• _SET EXERCISE_: Lift out all lines below that contain "joints".

——————————

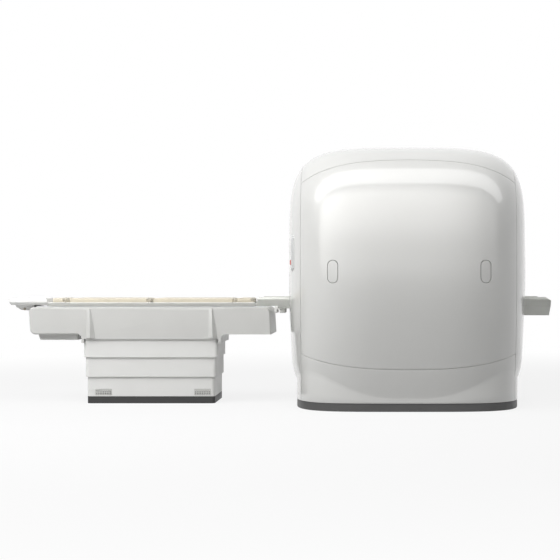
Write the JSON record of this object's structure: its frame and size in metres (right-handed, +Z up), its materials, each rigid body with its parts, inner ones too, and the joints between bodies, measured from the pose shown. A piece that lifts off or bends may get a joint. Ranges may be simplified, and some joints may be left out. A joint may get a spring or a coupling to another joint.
{
  "type": "mri scanner",
  "caption": "Hospital magnetic resonance scanner: barrel-shaped gantry with a round bore, and a lifting patient table whose padded top slides into it.",
  "frame": {"origin": "on the floor under the centre of the bore", "axes": "+X the way the tabletop travels into the bore, +Z up, -Y the side the picture shows"},
  "size_m": [4.185, 2.16, 1.965],
  "materials": {
    "gantry_cover": "glossy white lacquer",
    "gantry_plinth": "dark grey satin",
    "cover_plug": "glossy white",
    "bore_lining": "smooth white",
    "vessel_steel": "brushed",
    "coil_resin": "cast resin",
    "stand_paint": "matt grey paint",
    "cryo_steel": "machined",
    "panel_face": "fine satin",
    "key_pale": "satin",
    "key_red": "glossy red",
    "laser_glass": "dark tinted",
    "bridge_paint": "satin grey",
    "dock_paint": "satin dark grey",
    "pedestal_paint": "satin light grey",
    "grille_dark": "satin",
    "table_plinth": "near black",
    "column_alloy": "anodised",
    "motor_iron": "painted",
    "belt_rubber": "ribbed",
    "beam_cover": "satin light grey",
    "tabletop_white": "smooth white",
    "cap_grey": "satin grey",
    "clip_dark": "satin",
    "mattress_vinyl": "soft beige vinyl"
  },
  "bodies": {
    "root": {"front_cover": "gantry_cover", "rear_cover": "gantry_cover", "top_cover": "gantry_cover", "side_cover_near": "gantry_cover", "side_cover_far": "gantry_cover", "lower_panel_near": "gantry_cover", "lower_panel_far": "gantry_cover", "plinth_front": "gantry_plinth", "plinth_rear": "gantry_plinth", "plinth_near": "gantry_plinth", "plinth_far": "gantry_plinth", "side_plugs": "cover_plug", "bore_liner": "bore_lining", "funnel_front": "bore_lining", "funnel_rear": "bore_lining", "magnet_vessel": "vessel_steel", "gradient_coil": "coil_resin", "body_coil": "coil_resin", "magnet_stand": "stand_paint", "service_turret": "cryo_steel", "cold_head": "cryo_steel", "cover_mounts": "stand_paint", "control_panel_near": "panel_face", "control_panel_far": "panel_face", "laser_window": "laser_glass", "bridge": "bridge_paint", "bridge_supports": "bridge_paint", "docking_hook": "dock_paint", "table_plinth": "table_plinth", "base_plate": "stand_paint", "tier_lower": "pedestal_paint", "vent_grilles": "grille_dark", "lift_column_outer": "column_alloy", "lift_motor": "stand_paint"},
    "beam": {"lift_column_inner": "column_alloy", "beam_frame": "column_alloy", "beam_cover": "beam_cover", "guide_rails": "column_alloy", "cable_tray": "beam_cover", "drive_motor": "motor_iron", "drive_belt": "belt_rubber"},
    "tabletop": {"tabletop": "tabletop_white", "end_cap": "cap_grey", "mattress_foot": "mattress_vinyl", "mattress_leg": "mattress_vinyl", "mattress_body": "mattress_vinyl", "mattress_head": "mattress_vinyl", "strap_clips": "clip_dark"},
    "tier_upper": {"tier_upper": "pedestal_paint"},
    "tier_middle": {"tier_middle": "pedestal_paint"},
    "column_middle": {"lift_column_middle": "column_alloy"},
    "drive_pulley": {"drive_pulley": "column_alloy"},
    "idler_pulley": {"idler_pulley": "column_alloy"},
    "release_knob": {"release_knob": "clip_dark"},
    "key_table_in_near": {"key_table_in_near": "key_pale"},
    "key_table_out_near": {"key_table_out_near": "key_pale"},
    "key_stop_near": {"key_stop_near": "key_red"},
    "key_table_in_far": {"key_table_in_far": "key_pale"},
    "key_table_out_far": {"key_table_out_far": "key_pale"},
    "key_stop_far": {"key_stop_far": "key_red"}
  },
  "joints": [
    {"name": "table_lift", "type": "slide", "parent": "root", "child": "beam", "axis": [0, 0, 1], "range_m": [-0.33, 0]},
    {"name": "tier_upper_rise", "type": "slide", "parent": "root", "child": "tier_upper", "axis": [0, 0, 1], "range_m": [-0.22, 0]},
    {"name": "tier_middle_rise", "type": "slide", "parent": "root", "child": "tier_middle", "axis": [0, 0, 1], "range_m": [-0.11, 0]},
    {"name": "column_rise", "type": "slide", "parent": "root", "child": "column_middle", "axis": [0, 0, 1], "range_m": [-0.165, 0]},
    {"name": "table_travel", "type": "slide", "parent": "beam", "child": "tabletop", "axis": [1, 0, 0], "range_m": [0, 1.76]},
    {"name": "drive_pulley_spin", "type": "hinge", "parent": "beam", "child": "drive_pulley", "pos_m": [-1.148, 0, 0.674], "axis": [0, 1, 0], "range_deg": [0, 3560]},
    {"name": "idler_pulley_spin", "type": "hinge", "parent": "beam", "child": "idler_pulley", "pos_m": [-2.85, 0, 0.674], "axis": [0, 1, 0], "range_deg": [0, 3560]},
    {"name": "release_turn", "type": "hinge", "parent": "tabletop", "child": "release_knob", "pos_m": [-2.983, -0.104, 0.723], "axis": [0, 1, 0], "range_deg": [0, 25]},
    {"name": "press_table_in_near", "type": "slide", "parent": "root", "child": "key_table_in_near", "axis": [0.9913, 0.1319, 0], "range_m": [0, 0.002], "stiffness_N_per_m": 300, "springref_m": -0.001},
    {"name": "press_table_out_near", "type": "slide", "parent": "root", "child": "key_table_out_near", "axis": [0.9913, 0.1319, 0], "range_m": [0, 0.002], "stiffness_N_per_m": 300, "springref_m": -0.001},
    {"name": "press_stop_near", "type": "slide", "parent": "root", "child": "key_stop_near", "axis": [0.9913, 0.1319, 0], "range_m": [0, 0.002], "stiffness_N_per_m": 300, "springref_m": -0.001},
    {"name": "press_table_in_far", "type": "slide", "parent": "root", "child": "key_table_in_far", "axis": [0.9913, -0.1319, 0], "range_m": [0, 0.002], "stiffness_N_per_m": 300, "springref_m": -0.001},
    {"name": "press_table_out_far", "type": "slide", "parent": "root", "child": "key_table_out_far", "axis": [0.9913, -0.1319, 0], "range_m": [0, 0.002], "stiffness_N_per_m": 300, "springref_m": -0.001},
    {"name": "press_stop_far", "type": "slide", "parent": "root", "child": "key_stop_far", "axis": [0.9913, -0.1319, 0], "range_m": [0, 0.002], "stiffness_N_per_m": 300, "springref_m": -0.001}
  ],
  "couplings": [
    {"joint": "tier_upper_rise", "follows": "table_lift", "ratio": 0.6666},
    {"joint": "tier_middle_rise", "follows": "table_lift", "ratio": 0.3333},
    {"joint": "column_rise", "follows": "table_lift", "ratio": 0.5},
    {"joint": "drive_pulley_spin", "follows": "table_travel", "rad_per_m": 34.13},
    {"joint": "idler_pulley_spin", "follows": "table_travel", "rad_per_m": 34.13}
  ]
}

——————————

• _RESPONSE FOR THIS EXERCISE_:
Write the JSON record of this object's structure: its frame and size in metres (right-handed, +Z up), its materials, each rigid body with its parts, inner ones too, and the joints between bodies, measured from the pose shown. A piece that lifts off or bends may get a joint. Ranges may be simplified, and some joints may be left out. A joint may get a spring or a coupling to another joint.
  "joints": [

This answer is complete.